Moffa's practical advice: file broadly, diversify the patent portfolio, and protect multiple aspects of any AI-enabled innovation because the courts will take years to clarify which claims will hold.
A more nuanced concern emerged around FDA approval. Companies seeking to be first movers with AI-backed clinical tools must "lock down" their product to get through trials, but by the time approval is granted, a competitor can replicate the approach using a newer, better-performing model. The first-mover advantage that typically rewards regulatory investment may be significantly eroded in the AI era.
Modeling Market Harm and Competitive Dynamics
Lichtenberg offered a framework for understanding competitive harm in pharmaceutical markets that challenged some conventional assumptions. When a patent expires and generics enter the market, branded manufacturers often raise their prices, targeting the price-insensitive patients who remain loyal to the brand. More counterintuitively, when a new branded drug enters the market, it doesn't necessarily reduce the price of the existing branded competitor, but it does tend to lower the price of that competitor's generics.
Under cross-examination, the ability to defend economic analysis often comes down to presenting data in a way that is both technically rigorous and credible. Moffa and Ratliff noted that many cases hinge on the jury's perception of expert credibility, not just the quality of the underlying analysis.
The Importance of Narrative in Litigation Strategy
One of the more practical themes of the evening was the risk of leading with legal arguments before developing a clear business narrative. Ratliff observed that companies often want to immediately analyze their patents and map them to a product. But without a coherent story of how the innovation came to be, even strong claims can fail to resonate.
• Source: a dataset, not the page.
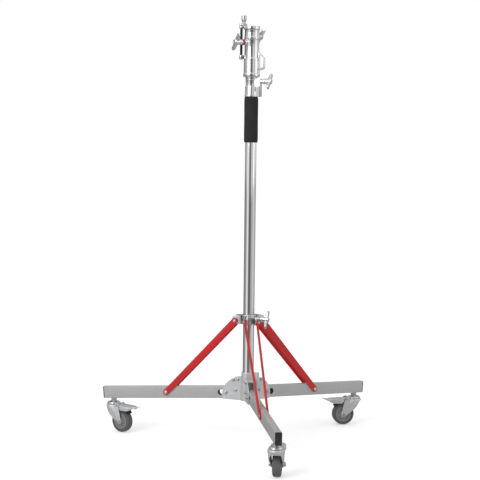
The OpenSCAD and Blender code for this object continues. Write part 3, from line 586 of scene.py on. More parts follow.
def leg_steel(name):
    """Satin silver-grey coat on steel tube: flake, orange peel, scuffs that dull it, bright scratches."""
    net = Finish(name, (0.46, 0.46, 0.465), 0.35)
    flake = net.noise(2600.0, 2, 0.6)
    peel = net.effect("peel", Scale=1100.0, Wave=70.0)
    scuff = net.effect("smudge", Patch_Scale=14.0, Fine_Scale=110.0, Amount=0.9)
    scratch = net.effect("scratches", Scale=45.0, Amount=0.9)
    dust = net.effect("dust", Amount=0.30, Scale=60.0)
    shade = net.mix(net.spread(flake, 0.3, 0.7), (0.43, 0.43, 0.435), (0.49, 0.49, 0.495))
    shade = net.mix(scuff, shade, (0.34, 0.34, 0.34), 0.35)
    shade = net.mix(scratch, shade, (0.70, 0.70, 0.71), 0.6)
    shade = net.mix(dust, shade, (0.58, 0.57, 0.55))
    rough = net.plus(net.spread(peel, 0.6, 1.0, 0.36, 0.44), (scuff, 0.15))
    return net.done(shade, rough, peel, 0.05, 0.35)


def red_paint(name):
    """Red powder coat: orange peel, dark rubs, a few chips down to the primer."""
    net = Finish(name, (0.60, 0.010, 0.012), 0.0, 0.35, 0.08)
    net.shader.inputs["Coat Roughness"].default_value = 0.2
    peel = net.effect("peel", Scale=1000.0, Wave=90.0)
    rub = net.effect("smudge", Patch_Scale=12.0, Fine_Scale=90.0, Amount=1.0)
    scratch = net.effect("scratches", Scale=55.0, Amount=0.8)
    cloud = net.spread(net.noise(16.0, 3, 0.5), 0.3, 0.7)
    shade = net.mix(cloud, (0.62, 0.010, 0.012), (0.54, 0.012, 0.015))
    shade = net.mix(rub, shade, (0.33, 0.012, 0.014), 0.5)
    shade = net.mix(scratch, shade, (0.72, 0.22, 0.2), 0.5)
    rough = net.plus(net.spread(peel, 0.6, 1.0, 0.30, 0.38), (rub, 0.2))
    return net.done(shade, rough, peel, 0.05, 0.4)


def foam(name):
    """Closed-cell foam: small round cells, larger dents, a greyed and slightly shiny skin."""
    net = Finish(name, (0.022, 0.022, 0.0225), 0.0, 0.2)
    dent = net.noise(120.0, 3, 0.6)
    worn = net.effect("smudge", Patch_Scale=22.0, Fine_Scale=420.0, Amount=1.0)
    depth = net.spread(net.cells(900.0)["Distance"], 0.0, 0.6)
    shade = net.mix(depth, (0.016, 0.016, 0.0165), (0.027, 0.027, 0.0275))
    shade = net.mix(worn, shade, (0.042, 0.0415, 0.041), 0.6)
    return net.done(shade, net.spread(worn, 0, 1, 0.86, 0.62), net.plus(depth, (dent, 1.5)), 0.12, 0.6)


def moulded(name, colour, rough, specular=0.5, grain=1400.0, dusty=0.3):
    """Moulded plastic or rubber: fine spark-eroded grain, handling marks, dust on top."""
    speckle = 0.12
    net = Finish(name, colour, 0.0, specular)
    skin = net.noise(grain, 2, 0.6)
    rub = net.effect("smudge", Patch_Scale=40.0, Fine_Scale=300.0, Amount=1.0)
    dust = net.effect("dust", Amount=dusty, Scale=160.0)
    lighter = [c * (1 + speckle) + 0.004 for c in colour]
    darker = [c * (1 - speckle) for c in colour]
    shade = net.mix(net.spread(skin, 0.3, 0.7), darker, lighter)
    shade = net.mix(rub, shade, [0.6 * c + 0.10 for c in colour], 0.35)
    shade = net.mix(dust, shade, (0.30, 0.29, 0.27))
    rough = net.plus(net.spread(skin, 0.3, 0.7, rough, rough + 0.1), (rub, -0.12))
    return net.done(shade, rough, skin, 0.04, 0.5)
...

"The story that's more genuine and credible is ultimately where you should be spending your time," Ratliff said.
Third-Party Litigation Funding and Global Strategy
The panel addressed the expanding role of litigation funders - firms that invest in lawsuits as an asset class in exchange for a share of any recovery. Moffa noted that this has meaningfully increased the volume and diversity of plaintiffs. Companies with viable claims that once couldn't afford to litigate now can, while defendants face better-resourced opponents across more fronts.
For global disputes, both Moffa and Ratliff cautioned against treating all jurisdictions equally. Europe's Unified Patent Court allows injunctions across multiple countries from a single ruling, creating both opportunity and risk. In the U.S., recent changes at the Patent Trial and Appeal Board have significantly reduced the rate at which inter partes review petitions are being instituted.
Parting Advice
Each panelist closed with a takeaway for the room:
Ratliff: Think carefully about what happens with your IP if you succeed, not just if you fail. Partnership agreements are often excellent at addressing failure scenarios but leave success scenarios underspecified.
Lichtenberg: Beware of creative destruction. The greatest competitive threat facing life sciences companies often isn't a generic manufacturer but an entirely new technology entering your market from an unexpected direction.
Moffa: The friend you have today may be your adversary tomorrow. Maintain good partnerships but protect your IP and watch your back because that is where the most consequential litigation tends to come from.